El que tantos se hayan sentido gratamente sorprendidos por la convocatoria de la presidenta Cristina Fernández de Kirchner a un "amplio diálogo entre todos los sectores de la vida nacional" nos dice mucho sobre el estado anímico del país, pero sería prematuro tomar su aparente voluntad de permitir que otros la ayuden a "definir firmemente el rumbo económico, político y social" por evidencia de que el gobierno entiende que en adelante no tendrá más alternativa que la de buscar la colaboración de los distintos grupos opositores. La reacción positiva puede atribuirse en parte al consenso de que la palabra "diálogo" fue borrada del léxico presidencial no bien comenzó su gestión y en parte a que, por motivos comprensibles, los muchos personajes que esperan participar de los encuentros planeados por el gobierno se sienten halagados por la invitación oficial a desempeñar lo que supondrán será un rol significante en los asuntos nacionales. He aquí una razón, acaso la principal, por la que "los diálogos" formales propuestos por el gobierno de turno cuando se siente demasiado aislado siempre merecen la plena aprobación de los voceros de una multitud de agrupaciones.
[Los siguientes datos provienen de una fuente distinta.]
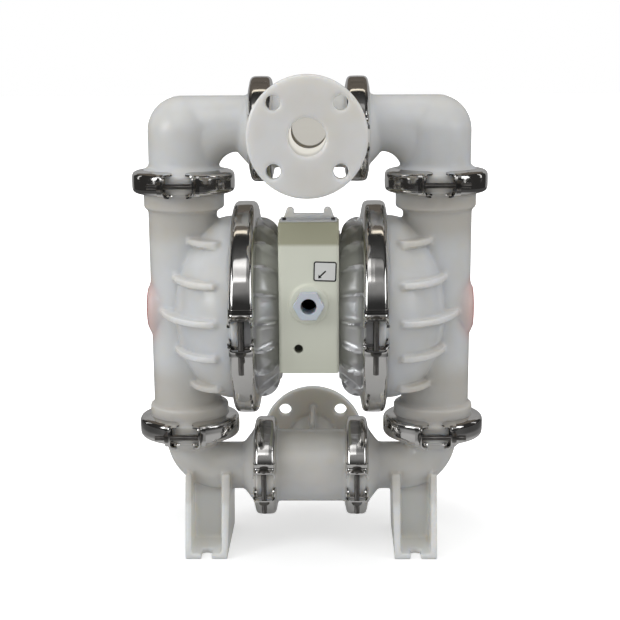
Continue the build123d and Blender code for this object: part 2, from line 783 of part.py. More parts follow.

Aunque todos los políticos, incluyendo a aquellos que, como dijo el senador reelecto Carlos Reutemann, ostentan "medallas ganadoras" debido a su propio desempeño o el de sus apadrinados en las elecciones legislativas, se afirmaron más que dispuestos a "dialogar", parecería que lo que tiene en mente Cristina es reducir todavía más el papel de los partidos puesto que la lista de invitados a "una misma mesa" está encabezada por los presuntos representantes de las finanzas, la industria, los servicios, la energía, el campo, los trabajadores y los que "hasta ahora no consiguieron trabajo", o sea, es de suponer, los piqueteros. Se trataría, pues, de un ensayo corporativista similar a los organizados por otros gobiernos en apuros. Tales reuniones se han repetido con cierta frecuencia a través de los años. En ocasiones han servido para difundir la ilusión de que por fin el país estaba por cerrar filas detrás de un "gran acuerdo nacional", "pacto social" concertado o "gran paritaria nacional", pero pronto se hizo evidente que las coincidencias alcanzadas eran meramente verbales, ya que incidieron muy poco en la realidad. Aunque siempre es positivo que intercambien ideas quienes ocupan puestos de relieve en asociaciones profesionales, lobbies empresarios, sindicatos obreros e incluso los llamados "movimientos sociales", la larga experiencia del país en la materia hace pensar que sería un error esperar que las confabulaciones resultantes dieran pie a una especie de plan maestro que pusiera fin a los desencuentros y las divisiones que a veces plantean una amenaza a la paz social. Para que ello ocurriera sería necesario comenzar con la conformación de partidos políticos amplios y fuertes comparables con los de los países más estables del mundo desarrollado y que, claro está, procurarían dirimir sus diferencias en el Congreso, que es el ambiente representativo por antonomasia. Mal que bien, los "sectores" económicos y sociales convocados por Cristina no podrán sustituirlos.
De todos modos, luego del varapalo que acaban de recibir en las urnas, los Kirchner no están en condiciones de seguir tratando a ciertos "sectores" con el desprecio autoritario que durante años ha sido su marca de fábrica. Mal que les pese, tendrán que "dialogar" con los financistas, comerciantes, empresarios productivos y productores rurales, entre otros, aunque sólo fuera porque muchos han dejado de prestar atención a los intentos del ubicuo secretario de Comercio Guillermo Moreno de obligarlos a respetar los precios fijados por el gobierno. Por lo demás, la pareja gobernante nunca abandonó el "diálogo" con los sindicalistas más poderosos, como el camionero y jefe de la CGT Hugo Moyano y con aquellos piqueteros que han hecho gala de su fe oficialista. Puede que la relación estrecha entre el gobierno y dichos aliados haya contribuido a asegurar "la gobernabilidad", pero no ha ayudado en absoluto a hacer más llevadero el clima de crispación que se propagó por el país en la segunda mitad de la gestión de Néstor Kirchner y que se hizo aún menos respirable poco después del inicio de la de su esposa.